O caso da Nega Tide foi emblemático. Ela era e continua sendo a maior expressão individual do nosso Carnaval. É inesquecível. Eu tinha a função de negociar com ela o cachê como rainha hors concours, somado ao custo da fantasia que ela nem sempre confeccionava. Nesta longa e áspera negociação, ela sempre concluía dizendo, com um sorriso enraivecido: “oh, e te lembra… eu não quero virar boneco”. Eu respondia sempre: “então não morre!” Houve breve negociação com familiares dela para que fizéssemos a homenagem e intermediação de amigos comuns resolveu a questão. Ela foi cedo demais, faz uma falta enorme ao Berbigão do Boca e ao Carnaval de Florianópolis, e é sempre o boneco mais reconhecido e reverenciado.

Qual foi o boneco que mais deu trabalho para confeccionar?

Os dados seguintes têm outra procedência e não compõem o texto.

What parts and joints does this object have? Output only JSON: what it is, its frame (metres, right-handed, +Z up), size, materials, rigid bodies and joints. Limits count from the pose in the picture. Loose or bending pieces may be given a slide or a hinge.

Segundo o Allan Cardoso, nosso bonequeiro e coordenador da Ala dos Bonecos, ele não confecciona mais bonecos de “defunto novo”, porque ou trabalho para moldar o Aldírio Simões, que tinha falecido recentemente e se negava a tomar forma na argila, base para o molde. A cada toque na massa em que ele esculpia a cabeça de nosso manezinho-mor, a argila se movimentava, como que visando impedir que ele concluísse o trabalho. Foram dias de luta entre a massa que se solidificava e as necessárias intervenções do Allan para dar a aparência do homenageado. Hoje, ele está comportado e desfila garboso na sua eterna fantasia de árabe.

O concurso gastronômico veio junto com a criação da festa?

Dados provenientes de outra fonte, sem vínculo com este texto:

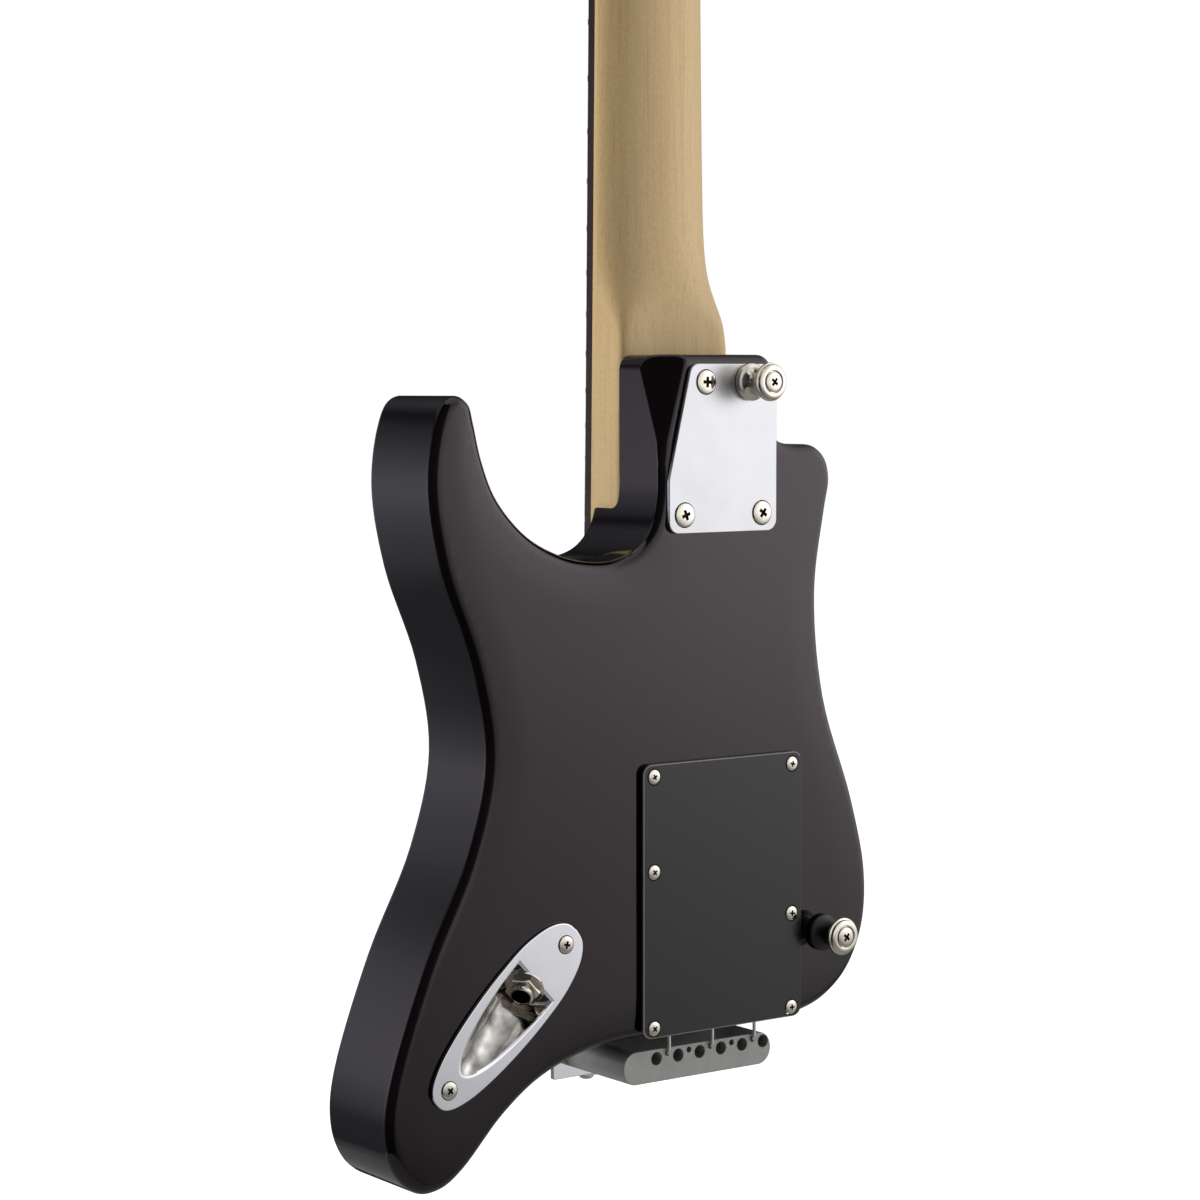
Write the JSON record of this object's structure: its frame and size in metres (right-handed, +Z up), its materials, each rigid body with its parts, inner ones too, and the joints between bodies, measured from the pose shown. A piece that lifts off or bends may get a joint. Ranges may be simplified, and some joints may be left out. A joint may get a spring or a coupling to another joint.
{
  "type": "travel guitar",
  "caption": "Full scale electric guitar with a small cut down black body, maple neck, rear spring cover, recessed jack plate and sprung tremolo bridge.",
  "frame": {"origin": "on the outer face of the rear cover, on the centre line, level with the saddles", "axes": "+Z runs up the neck to the headstock, +Y is out of the back, +X is the treble side"},
  "size_m": [0.228, 0.1023, 0.8808],
  "materials": {
    "black_lacquer": "high gloss black lacquer on solid wood",
    "maple": "satin maple",
    "rosewood": "oiled dark hardwood with pressed in fret wires",
    "bone": "polished bone",
    "black_plastic": "satin black sheet",
    "white_plastic": "gloss off white",
    "chrome": "polished chrome plate",
    "nickel": "nickel plate",
    "cast_zinc": "plain cast metal",
    "steel": "zinc plated steel"
  },
  "bodies": {
    "guitar": {"body": "black_lacquer", "neck": "maple", "fretboard": "rosewood", "nut": "bone", "truss_rod": "steel", "pickguard": "white_plastic", "neck_pickup": "white_plastic", "middle_pickup": "white_plastic", "bridge_pickup": "white_plastic", "volume_pot": "steel", "tone_pot": "steel", "selector_switch": "steel", "back_cover": "black_plastic", "neck_plate": "chrome", "heel_strap_button": "nickel", "lower_strap_button": "nickel", "jack_plate": "chrome", "output_jack": "nickel", "spring_claw": "steel", "string_tree": "chrome", "string_1": "nickel", "tuner_housing_1": "chrome", "string_2": "nickel", "tuner_housing_2": "chrome", "string_3": "nickel", "tuner_housing_3": "chrome", "string_4": "nickel", "tuner_housing_4": "chrome", "string_5": "nickel", "tuner_housing_5": "chrome", "string_6": "nickel", "tuner_housing_6": "chrome", "tremolo_spring_1": "steel", "tremolo_spring_2": "steel", "tremolo_spring_3": "steel"},
    "tremolo": {"tremolo_plate": "chrome", "tremolo_block": "cast_zinc", "saddle_1": "nickel", "saddle_2": "nickel", "saddle_3": "nickel", "saddle_4": "nickel", "saddle_5": "nickel", "saddle_6": "nickel"},
    "tremolo_arm": {"tremolo_arm": "chrome", "tremolo_arm_tip": "white_plastic"},
    "volume_control": {"volume_knob": "white_plastic"},
    "tone_control": {"tone_knob": "white_plastic"},
    "selector": {"selector_lever": "white_plastic"},
    "key_1": {"tuner_key_1": "chrome"},
    "post_1": {"tuner_post_1": "chrome"},
    "key_2": {"tuner_key_2": "chrome"},
    "post_2": {"tuner_post_2": "chrome"},
    "key_3": {"tuner_key_3": "chrome"},
    "post_3": {"tuner_post_3": "chrome"},
    "key_4": {"tuner_key_4": "chrome"},
    "post_4": {"tuner_post_4": "chrome"},
    "key_5": {"tuner_key_5": "chrome"},
    "post_5": {"tuner_post_5": "chrome"},
    "key_6": {"tuner_key_6": "chrome"},
    "post_6": {"tuner_post_6": "chrome"}
  },
  "joints": [
    {"name": "tremolo_tilt", "type": "hinge", "parent": "guitar", "child": "tremolo", "pos_m": [0.006, -0.0473, 0.012], "axis": [-1, 0, 0], "range_deg": [0, 10], "stiffness_Nm_per_rad": 10, "springref_deg": -5.73, "deforming": ["tremolo_spring_1", "tremolo_spring_2", "tremolo_spring_3", "string_1", "string_2", "string_3", "string_4", "string_5", "string_6"]},
    {"name": "tremolo_arm_swing", "type": "hinge", "parent": "tremolo", "child": "tremolo_arm", "pos_m": [0.0358, -0.0493, -0.0161], "axis": [0, -1, 0], "range_deg": [-150, 35]},
    {"name": "volume_turn", "type": "hinge", "parent": "guitar", "child": "volume_control", "pos_m": [0.05806, -0.0503, 0.06001], "axis": [0, -1, 0], "range_deg": [-150, 150]},
    {"name": "tone_turn", "type": "hinge", "parent": "guitar", "child": "tone_control", "pos_m": [0.08196, -0.0503, 0.04206], "axis": [0, -1, 0], "range_deg": [-150, 150]},
    {"name": "selector_tilt", "type": "hinge", "parent": "guitar", "child": "selector", "pos_m": [0.07198, -0.0383, 0.09207], "axis": [0.9004, 0, 0.435], "range_deg": [-22, 22]},
    {"name": "key_turn_1", "type": "hinge", "parent": "guitar", "child": "key_1", "pos_m": [0.01353, -0.0262, 0.81796], "axis": [-0.9687, 0, 0.248], "continuous": true},
    {"name": "post_turn_1", "type": "hinge", "parent": "guitar", "child": "post_1", "pos_m": [0.01239, -0.0317, 0.8135], "axis": [0, -1, 0], "continuous": true},
    {"name": "key_turn_2", "type": "hinge", "parent": "guitar", "child": "key_2", "pos_m": [0.00761, -0.0262, 0.79246], "axis": [-0.9687, 0, 0.248], "continuous": true},
    {"name": "post_turn_2", "type": "hinge", "parent": "guitar", "child": "post_2", "pos_m": [0.00647, -0.0317, 0.788], "axis": [0, -1, 0], "continuous": true},
    {"name": "key_turn_3", "type": "hinge", "parent": "guitar", "child": "key_3", "pos_m": [0.0014, -0.0262, 0.76696], "axis": [-0.9687, 0, 0.248], "continuous": true},
    {"name": "post_turn_3", "type": "hinge", "parent": "guitar", "child": "post_3", "pos_m": [0.00026, -0.0317, 0.7625], "axis": [0, -1, 0], "continuous": true},
    {"name": "key_turn_4", "type": "hinge", "parent": "guitar", "child": "key_4", "pos_m": [-0.00514, -0.0262, 0.74146], "axis": [-0.9687, 0, 0.248], "continuous": true},
    {"name": "post_turn_4", "type": "hinge", "parent": "guitar", "child": "post_4", "pos_m": [-0.00628, -0.0317, 0.737], "axis": [0, -1, 0], "continuous": true},
    {"name": "key_turn_5", "type": "hinge", "parent": "guitar", "child": "key_5", "pos_m": [-0.01199, -0.0262, 0.71596], "axis": [-0.9687, 0, 0.248], "continuous": true},
    {"name": "post_turn_5", "type": "hinge", "parent": "guitar", "child": "post_5", "pos_m": [-0.01313, -0.0317, 0.7115], "axis": [0, -1, 0], "continuous": true},
    {"name": "key_turn_6", "type": "hinge", "parent": "guitar", "child": "key_6", "pos_m": [-0.01911, -0.0262, 0.69046], "axis": [-0.9687, 0, 0.248], "continuous": true},
    {"name": "post_turn_6", "type": "hinge", "parent": "guitar", "child": "post_6", "pos_m": [-0.02025, -0.0317, 0.686], "axis": [0, -1, 0], "continuous": true}
  ],
  "couplings": [
    {"joint": "post_turn_1", "follows": "key_turn_1", "ratio": 0.066667},
    {"joint": "post_turn_2", "follows": "key_turn_2", "ratio": 0.066667},
    {"joint": "post_turn_3", "follows": "key_turn_3", "ratio": 0.066667},
    {"joint": "post_turn_4", "follows": "key_turn_4", "ratio": 0.066667},
    {"joint": "post_turn_5", "follows": "key_turn_5", "ratio": 0.066667},
    {"joint": "post_turn_6", "follows": "key_turn_6", "ratio": 0.066667}
  ]
}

O concurso Prato de Berbigão surgiu há 14 anos, quando conversávamos com o Beto (Barreiros), do Box 32, nosso grande benemérito, pensando em incluir a gastronomia na festa, resgatando assim a culinária do nosso mais popular e barato (na época) fruto do mar. Da ideia veio a parceria com a Faculdade Senac de gastronomia, o que resultou num livro patrocinado pela Fecomércio, que mostra e descreve as receitas mais famosas da história do nosso festival gastronômico.

E o concurso da rainha?
O concurso surgiu com a evolução da festa. Nossa primeira rainha foi Patrícia Areias, que surgiu no primeiro ano do Berbigão do Boca, recém-chegada da praia, vestindo apenas um biquíni e uma canga. O sucesso foi tão grande que os turistas, majoritariamente argentinos, quase impediram o desfile do Arrastão do Berbigão. Ela permaneceu nossa rainha por seis anos e só saiu porque aconteceu um impedimento de ordem pessoal, momento em que amos a realizar a eleição.
O BeBo não é um bloco, mas uma grande festa que recebe todos os amantes do Carnaval de forma harmoniosa e apaziguada. O evento recuperou algo do Carnaval antigo da cidade que havia se perdido?

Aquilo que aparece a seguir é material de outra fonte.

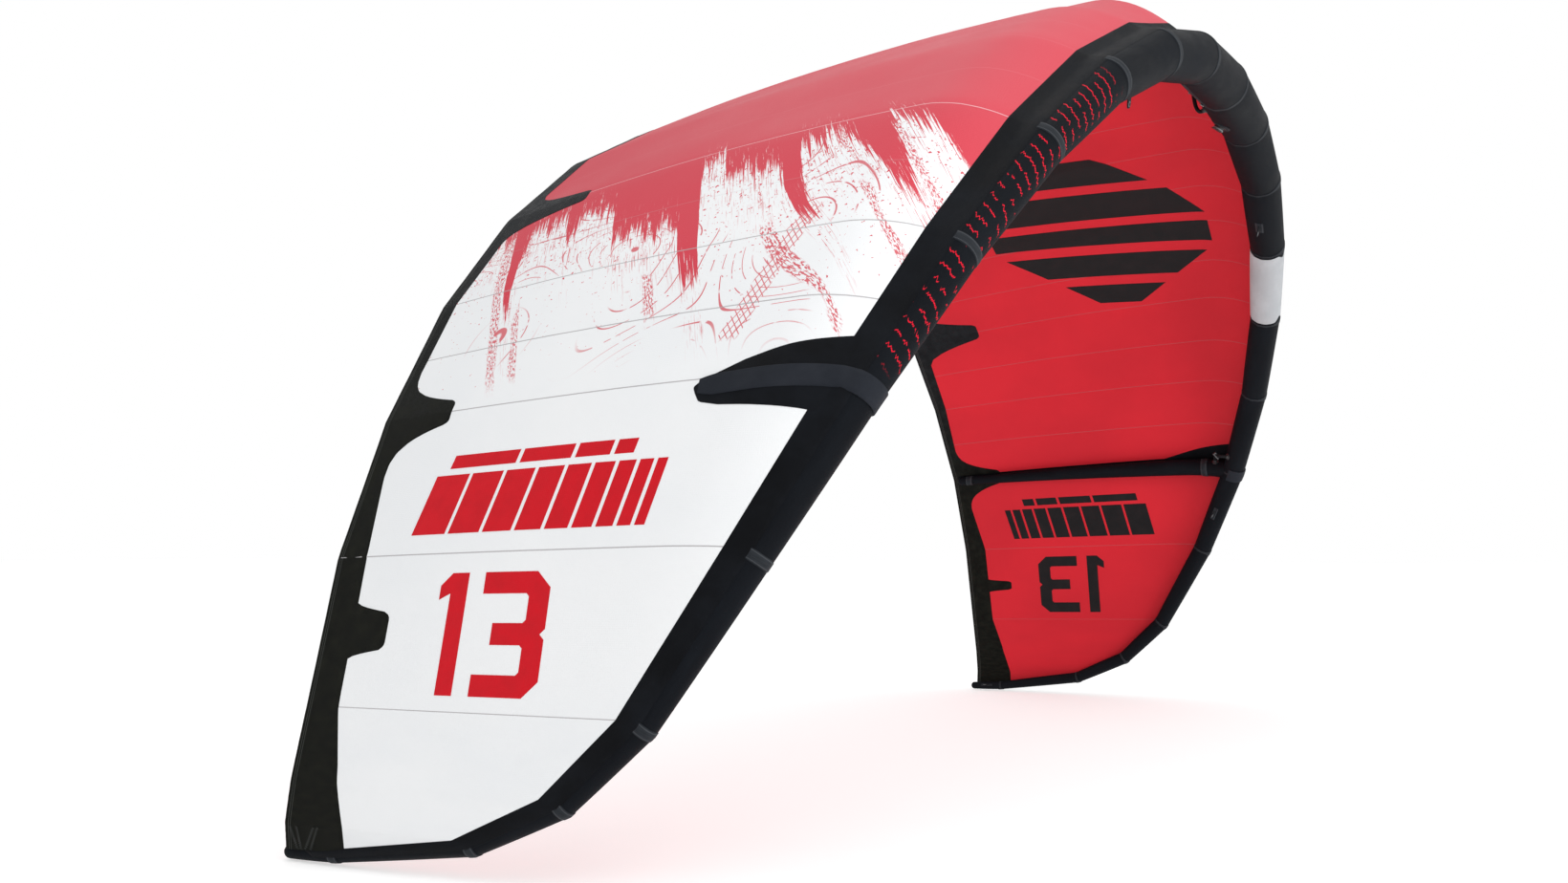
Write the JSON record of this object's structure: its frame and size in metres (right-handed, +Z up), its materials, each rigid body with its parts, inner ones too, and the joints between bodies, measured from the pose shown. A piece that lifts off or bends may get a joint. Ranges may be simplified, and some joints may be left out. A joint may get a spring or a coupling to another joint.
{
  "type": "kitesurf kite",
  "caption": "Inflatable leading-edge kitesurf kite: arched air tube with struts, cambered cloth canopy, valve, inflation hoses with clips, zip and line tabs.",
  "frame": {"origin": "middle of the kite's footprint, on the level plane under its two tips", "axes": "+X along the span to the right-hand tip, +Y from the leading edge back to the trailing edge, +Z up to the crown of the arch"},
  "size_m": [5.2948, 2.0414, 2.796],
  "materials": {
    "sleeve_black": "matte",
    "bladder_clear": "satin",
    "canopy_red": "satin",
    "band_black": "matte",
    "webbing_grey": "matte",
    "hose_black": "satin",
    "moulded_black": "satin",
    "moulded_grey": "satin",
    "flap_rubber": "matte"
  },
  "bodies": {
    "airframe": {"bridle_tab_left_1": "webbing_grey", "bridle_tab_left_2": "webbing_grey", "bridle_tab_right_1": "webbing_grey", "bridle_tab_right_2": "webbing_grey", "canopy_centre_left": "canopy_red", "canopy_centre_right": "canopy_red", "canopy_tip_left": "canopy_red", "canopy_tip_right": "canopy_red", "clip_body_centre": "moulded_black", "clip_body_left": "moulded_black", "clip_body_right": "moulded_black", "hose_centre": "hose_black", "hose_left": "hose_black", "hose_right": "hose_black", "le_bladder": "bladder_clear", "le_sleeve_left_1": "sleeve_black", "le_sleeve_left_2": "sleeve_black", "le_sleeve_left_3": "sleeve_black", "le_sleeve_left_4": "sleeve_black", "le_sleeve_left_5": "sleeve_black", "le_sleeve_left_6": "sleeve_black", "le_sleeve_right_1": "sleeve_black", "le_sleeve_right_2": "sleeve_black", "le_sleeve_right_3": "sleeve_black", "le_sleeve_right_4": "sleeve_black", "le_sleeve_right_5": "sleeve_black", "le_sleeve_right_6": "sleeve_black", "le_sleeve_right_7": "sleeve_black", "le_zip": "webbing_grey", "rear_tab_left": "webbing_grey", "rear_tab_right": "webbing_grey", "strut_bladder_centre": "bladder_clear", "strut_bladder_left": "bladder_clear", "strut_bladder_right": "bladder_clear", "strut_sleeve_centre": "sleeve_black", "strut_sleeve_left": "sleeve_black", "strut_sleeve_right": "sleeve_black", "strut_strap_left": "webbing_grey", "strut_strap_right": "webbing_grey", "strut_wedge_left": "band_black", "strut_wedge_right": "band_black", "te_band_centre_left": "band_black", "te_band_centre_right": "band_black", "te_band_tip_left": "band_black", "te_band_tip_right": "band_black", "te_patch_centre": "band_black", "te_patch_mid_left": "band_black", "te_patch_mid_right": "band_black", "te_patch_strut_left": "band_black", "te_patch_strut_right": "band_black", "te_tab_left": "band_black", "te_tab_right": "band_black", "valve_base": "moulded_black"},
    "dump_collar": {"valve_collar": "moulded_grey"},
    "inflate_cap": {"valve_cap": "moulded_black"},
    "air_flap": {"valve_flap": "flap_rubber"},
    "lever_centre": {"clip_lever_centre": "moulded_grey"},
    "lever_left": {"clip_lever_left": "moulded_grey"},
    "lever_right": {"clip_lever_right": "moulded_grey"},
    "zip_runner": {"zip_slider": "moulded_grey"}
  },
  "joints": [
    {"name": "collar_twist", "type": "hinge", "parent": "airframe", "child": "dump_collar", "pos_m": [0.23012, -0.87387, 2.41371], "axis": [-0.0457, 0.5549, -0.8307], "range_deg": [0, 90]},
    {"name": "cap_hinge", "type": "hinge", "parent": "dump_collar", "child": "inflate_cap", "pos_m": [0.2303, -0.84525, 2.4126], "axis": [0.9981, -0.0087, -0.0608], "range_deg": [0, 150]},
    {"name": "flap_hinge", "type": "hinge", "parent": "dump_collar", "child": "air_flap", "pos_m": [0.23053, -0.86589, 2.41938], "axis": [0.9981, -0.0087, -0.0608], "range_deg": [-40, 0], "stiffness_Nm_per_rad": 0.002},
    {"name": "clip_centre_hinge", "type": "hinge", "parent": "airframe", "child": "lever_centre", "pos_m": [0.0778, -0.8149, 2.51999], "axis": [-0.0926, 0.0592, 0.9939], "range_deg": [0, 70]},
    {"name": "clip_left_hinge", "type": "hinge", "parent": "airframe", "child": "lever_left", "pos_m": [-2.24373, -0.44718, 1.24958], "axis": [-0.8305, 0.5553, 0.0446], "range_deg": [0, 70]},
    {"name": "clip_right_hinge", "type": "hinge", "parent": "airframe", "child": "lever_right", "pos_m": [2.23194, -0.43126, 1.27076], "axis": [0.8305, 0.5553, 0.0446], "range_deg": [0, 70]},
    {"name": "zip_slide", "type": "slide", "parent": "airframe", "child": "zip_runner", "axis": [-0.9981, -0.0087, -0.0608], "range_m": [0, 0.34]}
  ]
}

Com certeza, o Berbigão do Boca resgatou muito dos carnavais antigos. Desde o toque dos clarins anunciando o início do período de Momo, a música de carnavais antigos e das escolas de samba, a homenagem na figura do boneco a personalidades que construíram a nossa tradição carnavalesca, alegorias, alas de ex-rainhas, de musas de todos os carnavais. Mas há também toda uma gama de novas atrações, principalmente as que incluem nosso folclore e nossos usos e costumes, transformando assim o Berbigão do Boca numa festa da cidade, de suas tradições, motivo pelo qual foi tombado em 2011, transformando-se em Patrimônio Cultural Imaterial de Florianópolis.